Posted: Dec 21, 2009 7:19 AM by Jamie Smith and Adam Atchison
Updated: Dec 21, 2009 7:19 AM
Christmas can be a tough time for families who are struggling to make ends meet, but even those who are on a tight budget can find meaningful ways to spend time together for the holidays.
Dr. Juli Slattery, a family psychologist at Focus on the Family, says the rough economy may just force families to think beyond the Christmas lights and gifts. Instead, she recommends spending fun and meaningful time together by volunteering. For instance, standing together at the red kettle at a local store, putting meals together and filling up plates for those in need, or even welcoming a local military family or student into their home. This teaches children to put others first.
"I'll bet if we think about it we can all think of one or two people that could just really use that encouragement, that could use that comfort and fellowship with others this Christmas." Slattery says.

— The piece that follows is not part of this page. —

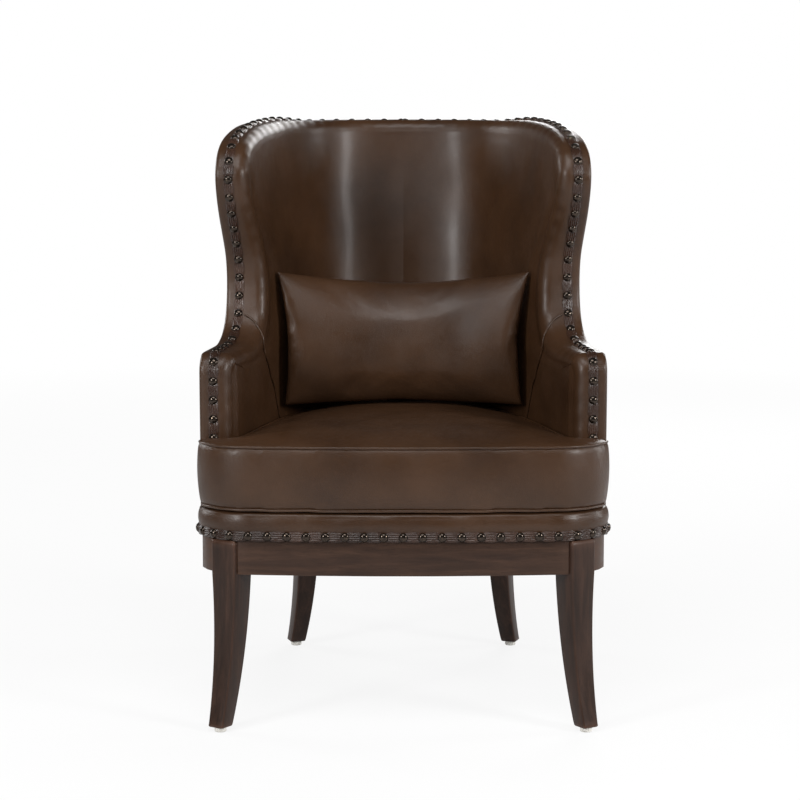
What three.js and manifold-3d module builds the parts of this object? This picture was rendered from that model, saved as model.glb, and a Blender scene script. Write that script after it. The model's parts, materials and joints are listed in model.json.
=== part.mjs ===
// Wingback armchair in brown leather: a barrel-shaped back that runs on into wings and low arms,
// a loose T-shaped seat cushion, a loose lumbar pillow, a stained wood seat frame on four sabre
// legs, and nail-head trim. Millimetres; +Z up; the chair faces -Y; the origin is on the floor
// under the middle of its bounding box.
import * as THREE from "three";
import { mergeVertices } from "three/addons/utils/BufferGeometryUtils.js";
import Module from "manifold-3d";

const wasm = await Module();
wasm.setup();

// Air left between pieces that touch
const gap = 0.3;
// How far a cutting solid runs past what it cuts
const overrun = 20;

// Heights above the floor
const glideHeight = 9;
const railBottom = 265;
const coverBottom = 322;
const railTop = 340;
const deckTop = 370;
const cushionHeight = 110;
const armTop = 623;
const backTop = 1000;

// Plan of the outer leather at seat level, right half
const armHalfWidth = 341;
const rearShoulderInset = 101;
const sideShoulderInset = 51;
const rearReach = 300;
const rearShoulderX = armHalfWidth - rearShoulderInset;
const sideShoulderX = armHalfWidth - sideShoulderInset;
const sideShoulderY = 140;
const backLean = 45;

// Front of the seat: corner and bow, and how far the arm fronts stand back from it
const cornerInset = 91;
const cornerReach = 345;
const bowDepth = 13;
const armSetback = 95;
const cornerX = armHalfWidth - cornerInset;
const frontReach = cornerReach + bowDepth;
const armFrontReach = cornerReach - armSetback;
const cornerHandle = 48;
const bowHandle = 82;

// Build-up of the shell, from the outside in
const leather = 1.8;
const boardThickness = 18;
const webbingThickness = 2;
const rimThickness = 53;
const rimOuterRadius = 6;
const rimInnerRadius = 20;
const backThickness = 97;

// Side outline of the arm and wing: run back from the arm front, rise above the arm top
const wingRearY = 150;
const wingDepth = armFrontReach + wingRearY;
const armCornerRadius = 33;
const spineTop = 700;

// Wood frame
const railThickness = 30;
const railInset = 4;
const frontLegInset = 56;
const frontLegSetback = 35;
const frontLegX = armHalfWidth - frontLegInset;
const frontLegReach = cornerReach - frontLegSetback;
const frontLegTurn = 34;
const frontLegWidth = 48;
const frontFootWidth = 30;
const frontFootOut = 34;
const rearLegInset = 10.6;
const rearLegSetback = 62;
const rearLegReach = rearReach - rearLegSetback;
const rearLegTurn = 19;
const rearLegWidth = 42;
const rearFootWidth = 29;
const rearFootOut = 72;
const glideRadius = 10;
const glideEdge = 2;
const blockSize = 70;
const blockHeight = 40;
const boltRadius = 4;
const boltHeadRadius = 8;
const boltHeadHeight = 5;
const boltBite = 22;

// Seat platform
const springWire = 4;
const springSwing = 24;
const springPitch = 55;
const springRise = 5;
const springCount = 4;
const springEdgeRoom = 133;
const springSpacing = (2 * (armHalfWidth - springEdgeRoom)) / springCount;
const clipThickness = 1.5;
const deckClothThickness = 1.2;
const dustClothThickness = 1;
const edgeRollDepth = 46;
const borderBulge = 3;

// Nail-head trim
const stripWidth = 18;
const stripThickness = 2;
const nailRadius = 7.5;
const nailHeight = 4.5;
const nailPitch = 32;
const trimGap = 0.8;

// Seat cushion
const cushionCrown = 20;
const cushionProud = 3;
const cushionBulge = 4;
const cushionNotch = 2;
const cushionSideClearance = 5;
const welt = 3;
const seamAllowance = 14;

// Lumbar pillow
const pillowTopRoom = 65;
const pillowFootRoom = 77;
const pillowTopWidth = 2 * (armHalfWidth - rimThickness - pillowTopRoom);
const pillowFootWidth = 2 * (armHalfWidth - rimThickness - pillowFootRoom);
const pillowHeight = 240;
const pillowFrontSwell = 56;
const pillowBackSwell = 82;
const pillowCornerY = 2;
const pillowTopY = 78;
const pillowFootY = 42;
const pillowTopDip = 25;
const pillowSideDip = 11;
const pillowPanelWall = 1.6;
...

Bill Sisterson is teaching his grandkids a whole new way to look at Christmas, by bringing the family together to ring a tiny Salvation Army bell. The family is building the kind of tradition that money just can't buy.
Sisterson says "We talked with them about what it means. They're doing something to help others, people in need. By doing this they're helping. They like that." Sisterson is hoping the time he and his family takes to collect small donations together will make a lasting impact.
Dr. Slattery also has some tips to help keep the holidays happy at home. If you have relatives visiting, she recommends not trying to sort out conflicts at Christmas. Save the deeper conversations for another time. Also, consider lowering your expectations. Don't expect a certain kind of gift or an apology. Instead, express love and appreciation for your family.